§ EXERCISE: Below are some records; return each one exactly.

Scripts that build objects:

· · · · · · ·

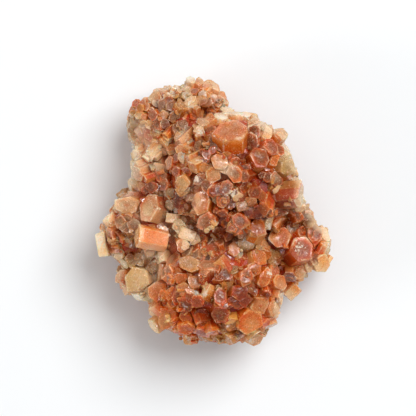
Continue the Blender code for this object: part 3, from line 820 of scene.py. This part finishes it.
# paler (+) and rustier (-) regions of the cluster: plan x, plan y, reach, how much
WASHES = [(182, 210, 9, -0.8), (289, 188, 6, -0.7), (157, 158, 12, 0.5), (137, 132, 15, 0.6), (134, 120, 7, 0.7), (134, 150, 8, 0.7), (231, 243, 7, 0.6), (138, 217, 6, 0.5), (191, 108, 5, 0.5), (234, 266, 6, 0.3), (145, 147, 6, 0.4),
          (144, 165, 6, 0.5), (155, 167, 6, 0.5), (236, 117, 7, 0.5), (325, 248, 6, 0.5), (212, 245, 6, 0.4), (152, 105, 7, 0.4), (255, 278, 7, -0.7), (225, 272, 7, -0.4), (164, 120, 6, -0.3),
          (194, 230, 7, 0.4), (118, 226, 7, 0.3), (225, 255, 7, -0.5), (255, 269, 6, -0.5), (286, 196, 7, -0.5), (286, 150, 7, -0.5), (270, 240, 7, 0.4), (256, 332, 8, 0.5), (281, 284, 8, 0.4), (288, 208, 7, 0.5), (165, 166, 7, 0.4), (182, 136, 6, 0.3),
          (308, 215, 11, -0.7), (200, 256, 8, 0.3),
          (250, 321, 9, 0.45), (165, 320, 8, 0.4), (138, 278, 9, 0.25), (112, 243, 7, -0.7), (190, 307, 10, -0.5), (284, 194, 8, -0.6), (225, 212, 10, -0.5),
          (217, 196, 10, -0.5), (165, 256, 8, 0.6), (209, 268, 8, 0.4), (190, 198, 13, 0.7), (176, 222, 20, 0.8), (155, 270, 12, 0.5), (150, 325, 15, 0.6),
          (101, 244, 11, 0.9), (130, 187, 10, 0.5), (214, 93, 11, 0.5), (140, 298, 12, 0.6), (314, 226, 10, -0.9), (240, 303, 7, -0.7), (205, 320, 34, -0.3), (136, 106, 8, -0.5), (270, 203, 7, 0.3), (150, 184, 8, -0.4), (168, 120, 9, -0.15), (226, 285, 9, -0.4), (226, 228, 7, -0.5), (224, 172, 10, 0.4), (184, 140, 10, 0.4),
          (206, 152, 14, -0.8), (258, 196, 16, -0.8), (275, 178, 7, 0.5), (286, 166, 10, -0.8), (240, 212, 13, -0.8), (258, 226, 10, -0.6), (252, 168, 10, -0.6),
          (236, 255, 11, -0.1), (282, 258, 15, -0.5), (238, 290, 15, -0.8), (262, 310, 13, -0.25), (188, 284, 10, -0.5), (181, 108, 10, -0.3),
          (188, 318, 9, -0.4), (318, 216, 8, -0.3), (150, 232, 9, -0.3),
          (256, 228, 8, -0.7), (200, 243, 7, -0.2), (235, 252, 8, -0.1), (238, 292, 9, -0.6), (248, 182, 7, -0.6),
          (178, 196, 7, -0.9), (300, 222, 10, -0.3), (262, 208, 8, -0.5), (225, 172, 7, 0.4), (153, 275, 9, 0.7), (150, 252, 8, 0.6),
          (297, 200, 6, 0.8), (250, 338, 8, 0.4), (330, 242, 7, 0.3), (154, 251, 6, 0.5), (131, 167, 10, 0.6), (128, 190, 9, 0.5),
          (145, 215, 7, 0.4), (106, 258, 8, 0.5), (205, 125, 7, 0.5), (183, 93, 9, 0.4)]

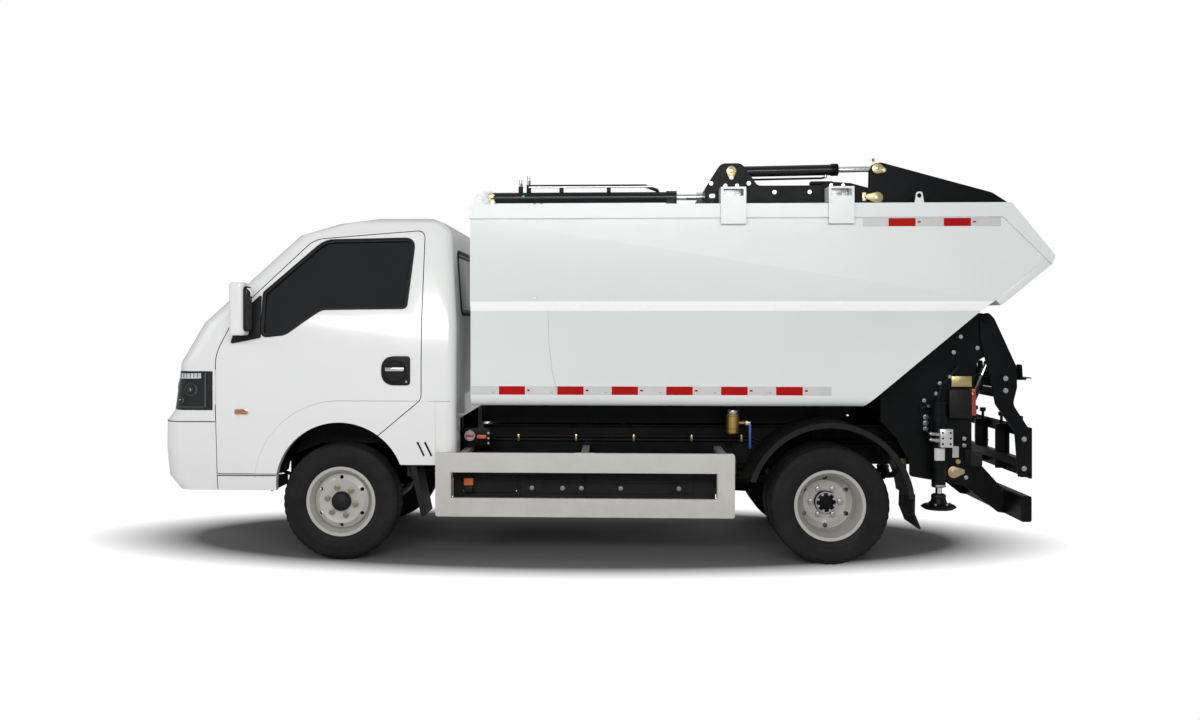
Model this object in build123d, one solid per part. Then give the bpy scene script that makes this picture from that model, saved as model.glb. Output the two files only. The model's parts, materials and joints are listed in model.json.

· · · · · · ·

§ EXPECTED ANSWER:
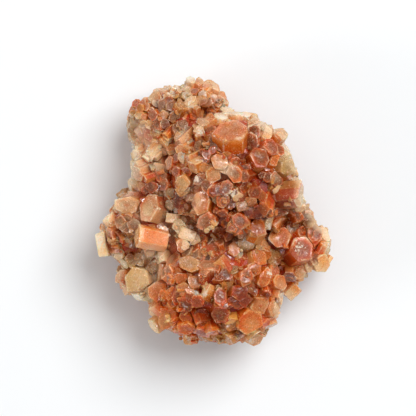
Continue the Blender code for this object: part 3, from line 820 of scene.py. This part finishes it.
# paler (+) and rustier (-) regions of the cluster: plan x, plan y, reach, how much
WASHES = [(182, 210, 9, -0.8), (289, 188, 6, -0.7), (157, 158, 12, 0.5), (137, 132, 15, 0.6), (134, 120, 7, 0.7), (134, 150, 8, 0.7), (231, 243, 7, 0.6), (138, 217, 6, 0.5), (191, 108, 5, 0.5), (234, 266, 6, 0.3), (145, 147, 6, 0.4),
          (144, 165, 6, 0.5), (155, 167, 6, 0.5), (236, 117, 7, 0.5), (325, 248, 6, 0.5), (212, 245, 6, 0.4), (152, 105, 7, 0.4), (255, 278, 7, -0.7), (225, 272, 7, -0.4), (164, 120, 6, -0.3),
          (194, 230, 7, 0.4), (118, 226, 7, 0.3), (225, 255, 7, -0.5), (255, 269, 6, -0.5), (286, 196, 7, -0.5), (286, 150, 7, -0.5), (270, 240, 7, 0.4), (256, 332, 8, 0.5), (281, 284, 8, 0.4), (288, 208, 7, 0.5), (165, 166, 7, 0.4), (182, 136, 6, 0.3),
          (308, 215, 11, -0.7), (200, 256, 8, 0.3),
          (250, 321, 9, 0.45), (165, 320, 8, 0.4), (138, 278, 9, 0.25), (112, 243, 7, -0.7), (190, 307, 10, -0.5), (284, 194, 8, -0.6), (225, 212, 10, -0.5),
          (217, 196, 10, -0.5), (165, 256, 8, 0.6), (209, 268, 8, 0.4), (190, 198, 13, 0.7), (176, 222, 20, 0.8), (155, 270, 12, 0.5), (150, 325, 15, 0.6),
          (101, 244, 11, 0.9), (130, 187, 10, 0.5), (214, 93, 11, 0.5), (140, 298, 12, 0.6), (314, 226, 10, -0.9), (240, 303, 7, -0.7), (205, 320, 34, -0.3), (136, 106, 8, -0.5), (270, 203, 7, 0.3), (150, 184, 8, -0.4), (168, 120, 9, -0.15), (226, 285, 9, -0.4), (226, 228, 7, -0.5), (224, 172, 10, 0.4), (184, 140, 10, 0.4),
          (206, 152, 14, -0.8), (258, 196, 16, -0.8), (275, 178, 7, 0.5), (286, 166, 10, -0.8), (240, 212, 13, -0.8), (258, 226, 10, -0.6), (252, 168, 10, -0.6),
          (236, 255, 11, -0.1), (282, 258, 15, -0.5), (238, 290, 15, -0.8), (262, 310, 13, -0.25), (188, 284, 10, -0.5), (181, 108, 10, -0.3),
          (188, 318, 9, -0.4), (318, 216, 8, -0.3), (150, 232, 9, -0.3),
          (256, 228, 8, -0.7), (200, 243, 7, -0.2), (235, 252, 8, -0.1), (238, 292, 9, -0.6), (248, 182, 7, -0.6),
          (178, 196, 7, -0.9), (300, 222, 10, -0.3), (262, 208, 8, -0.5), (225, 172, 7, 0.4), (153, 275, 9, 0.7), (150, 252, 8, 0.6),
          (297, 200, 6, 0.8), (250, 338, 8, 0.4), (330, 242, 7, 0.3), (154, 251, 6, 0.5), (131, 167, 10, 0.6), (128, 190, 9, 0.5),
          (145, 215, 7, 0.4), (106, 258, 8, 0.5), (205, 125, 7, 0.5), (183, 93, 9, 0.4)]

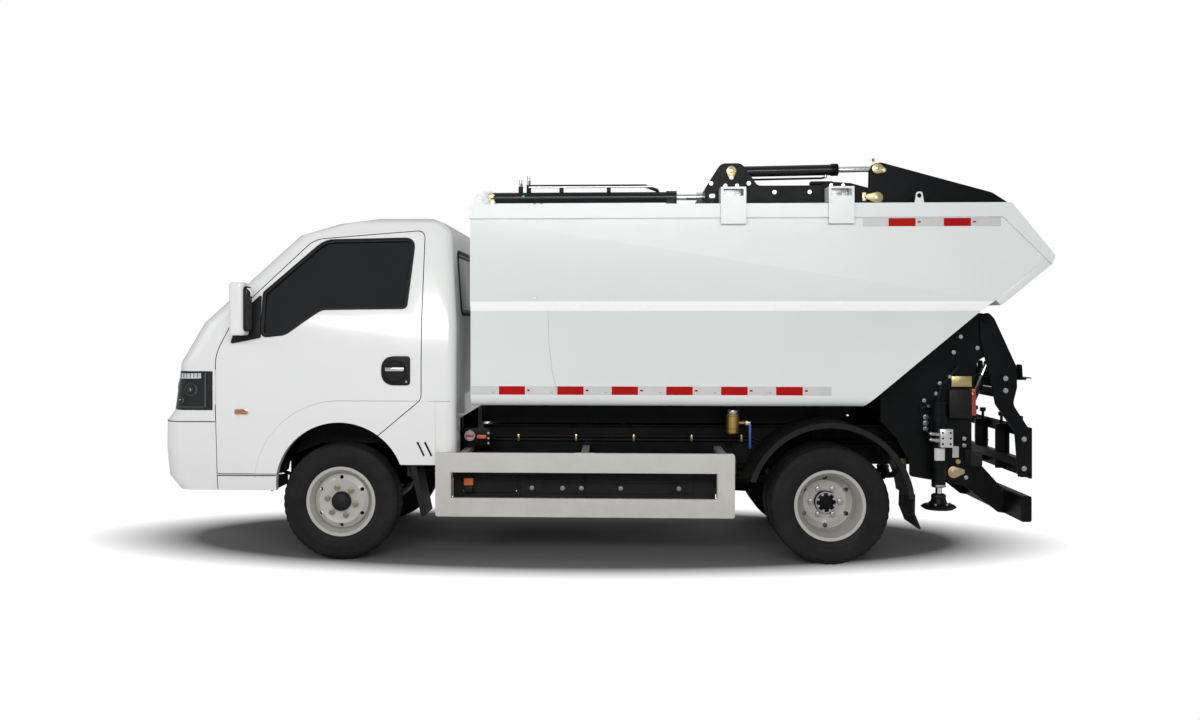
Model this object in build123d, one solid per part. Then give the bpy scene script that makes this picture from that model, saved as model.glb. Output the two files only. The model's parts, materials and joints are listed in model.json.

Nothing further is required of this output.